I’m sure there’s a clever point in here about accepting that when what’s in your head, and what’s on the paper in front of you don’t match up, it’s time to find the beauty in the reality, and forget about beating yourself up about not meeting expecations—but it’s just too damned hot to be clever.
July 8th, 2011 |
Yeah, yeah—it’s hot. Like, record-breaking hot. Whatever.
This has been a weird week. I started by buzzing off about 95% of my hair, which was already pretty short to start. It’s not shaved short, but it’s definitely as close as I’ve ever come. What can I say? I work in the garden, with a hat, and a sweat band, and gloves—and what I do to protect myself from the sun and the bugs makes me even hotter and more miserable, and completely sweaty. I just had one soaking wet head too many, so off came the rest of the hair. On the plus side, I sweat much less when I’m outside. Minus: now my straw garden hat is too loose. It’s always something…

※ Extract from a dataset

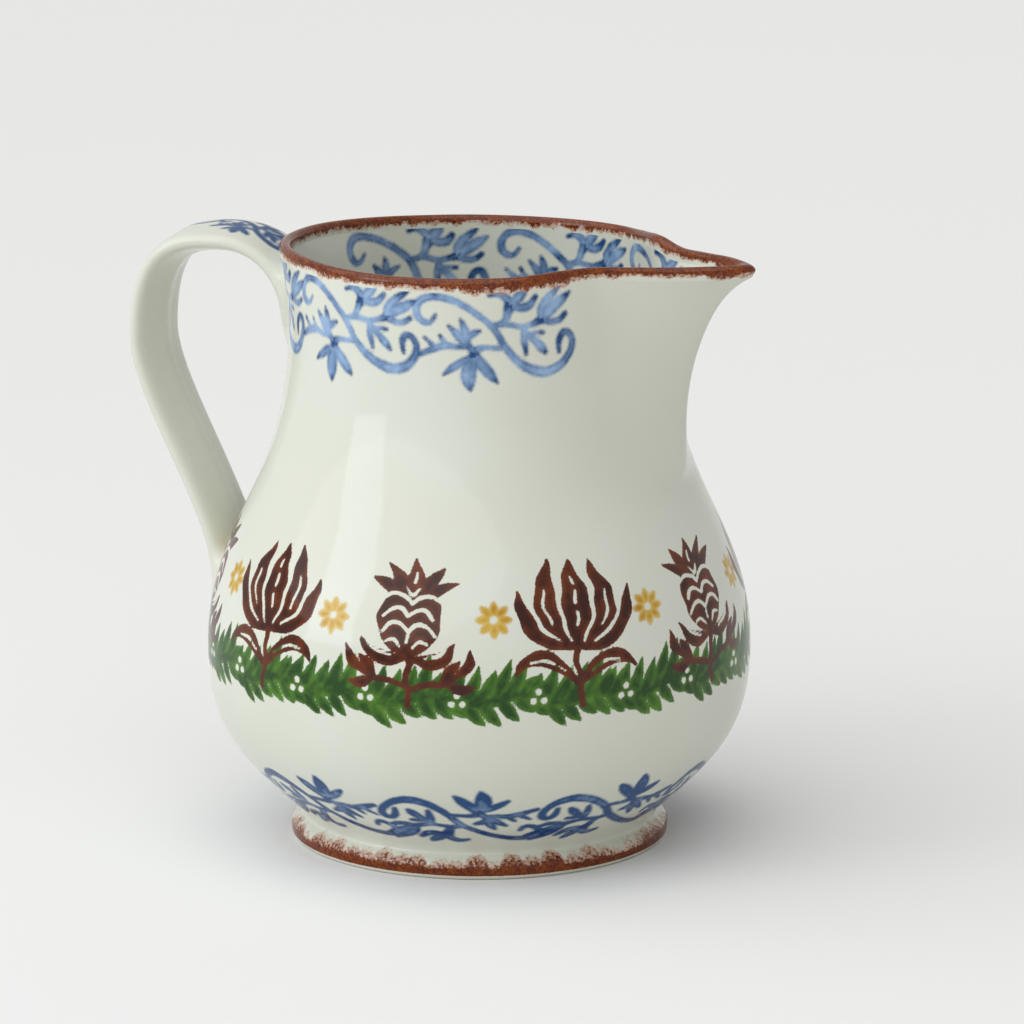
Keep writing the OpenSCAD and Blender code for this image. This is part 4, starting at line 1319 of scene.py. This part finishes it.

My new art group meets tonight, to alter bottles. I told everyone I’d bring collage sheets, because I have a ton of label-themed sheets. Then, for some reason, I decided I should finish up all the label sheets in my pending folder, in time for tonight. So, I have four brand-spanking new sheets to share this evening. I just packed a box to take with me, with extra bottles for those who have posted that they don’t have one—and then, I walked around the house, and picked up one of every type of altered bottle I have, to use as show and tell. It’s a crazy assortment. My latest addition is a mayo jar that’s been colored like a vintage blue mason jar, and has a solar light attached to the lid. Yes, I’m making my own solar lamps for the garden. That’s how many glass jars I have to spare…
At the last group meeting, I went for a walk with Jane, to explore the Indian grocery store a few doors down from our meeting spot. While we were gone, they other ladies decided they liked my Little Fat Gluebook idea, and wanted to do a swap of some 4×6 cards. I missed the explanation, but since I knew the size, and that the theme is HOT (go figure), I made this set of cards. Now I’ve heard that we can use any media, so I might do another set with my garden photos and some pastels. Or not.